To accurately estimate body temperature and respiration rate based on thermal images, it is essential to ascertain the optimal locations in the images for signal analysis. Sometimes it takes some time as we move our heads around to help the IRT actually find what it is looking for—an area around the eyes called "inner canthi" for body temperature and a different area around the nostrils for respiratory rate.
Hoping to make the process faster and more efficient, researchers are improving the software algorithms that automatically identify the best facial locations to extract these vital signs.
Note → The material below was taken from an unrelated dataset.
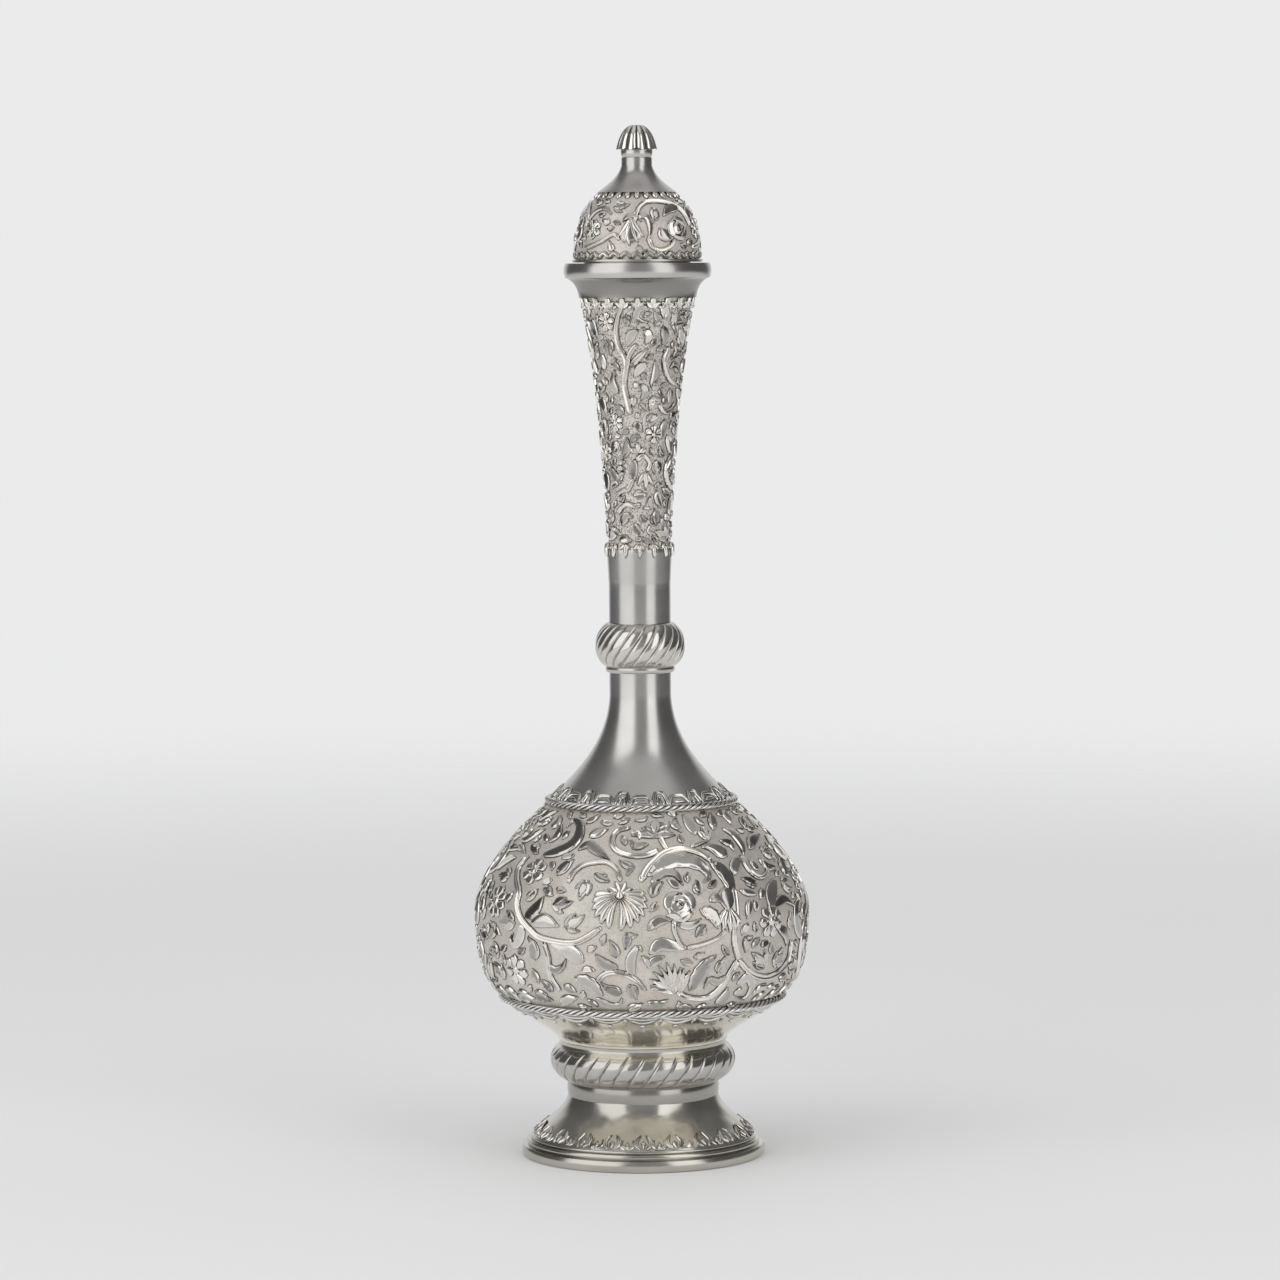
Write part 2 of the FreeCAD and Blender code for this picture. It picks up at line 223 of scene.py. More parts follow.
def arc(start, end, rise, steps=10):
    """A shallow arc between two (radius, height) ends, standing out by rise."""
    t = np.linspace(0, 1, steps + 1)
    r = start[0] + (end[0] - start[0]) * t
    z = start[1] + (end[1] - start[1]) * t
    return np.column_stack((r + 4 * rise * t * (1 - t), z))


def turned(name, outline, steps=TURN_STEPS):
    """A closed outline of (radius, height) points, turned round the upright axis."""
    outline = [tuple(p) for p in outline]
    kept = [p for i, p in enumerate(outline) if math.dist(p, outline[i - 1]) > 1e-7]
    bpy.ops.object.select_all(action="DESELECT")
    bpy.ops.mesh.primitive_circle_add(vertices=len(kept))
    piece = bpy.context.object
    piece.name = name
    for vertex, (radius, height) in zip(piece.data.vertices, kept):
        vertex.co = (radius, 0, height)
    lathe = piece.modifiers.new("lathe", "SCREW")
    lathe.angle = math.tau
    lathe.steps = lathe.render_steps = steps
    lathe.use_merge_vertices = True
    lathe.merge_threshold = 1e-6
    bpy.ops.object.modifier_apply(modifier="lathe")
    bpy.ops.object.mode_set(mode="EDIT")
    bpy.ops.mesh.select_all(action="SELECT")
    if min(radius for radius, height in kept) < 1e-6:
        bpy.ops.mesh.remove_doubles(threshold=1e-6)
        bpy.ops.mesh.delete_loose(use_verts=True, use_edges=True, use_faces=False)
        bpy.ops.mesh.select_all(action="SELECT")
    bpy.ops.mesh.normals_make_consistent(inside=False)
    bpy.ops.object.mode_set(mode="OBJECT")
    bpy.ops.object.shade_smooth_by_angle(angle=math.radians(WALL_SMOOTHING))
    return piece


def closed_wall(outside, wall=WALL):
    """The closed outline of a sheet wall whose outside is the given points."""
    return np.vstack((outside, moved_in(outside, wall)[::-1]))


def points_of(mesh):
    """The places of a mesh's points, one row each."""
    points = np.zeros(len(mesh.vertices) * 3)
    mesh.vertices.foreach_get("co", points)
    return points.reshape(-1, 3)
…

It’s actually pretty difficult to automatically identify these regions in thermal images—harder than it is, for example, in regular photos, which are rich with exploitable features.
Now ISR-affiliated Professor Min Wu (ECE/UMIACS) and her colleagues have developed a unique system that can detect inner canthi and outer nostril edges directly in thermal images in two phases.
Detecting Essential Landmarks Directly in Thermal Images for Remote Body Temperature and Respiratory Rate Measurement With a Two-Phase System has been published in IEEE Access.
The authors are Wu; her Ph.D. student Zachary McBride Lazri; two of her alums—Qiang Zhu (ECE Ph.D. 2020) and Mingliang Chen (ECE Ph.D. 2021), both now research scientists at Meta; and Quanzeng Wang of the Center for Devices and Radiological Health at the U.S. Food and Drug Administration.
In Phase I of the system, original thermal images are processed in four different ways to enhance facial features and facilitate inner canthus and nostril detection. In Phase II, landmarks of the inner canthi and outer nostril edges are detected in two steps: (1) face detection using Single Shot Multibox Detector (SSD) and (2) facial landmark detection to locate the inner canthi and outer nostril edges.
The system automatically and accurately estimates the inner canthus and nostril locations in thermal images. It can be applied in IRT algorithms to provide reliable temperature respiratory rate estimates during infectious disease outbreaks.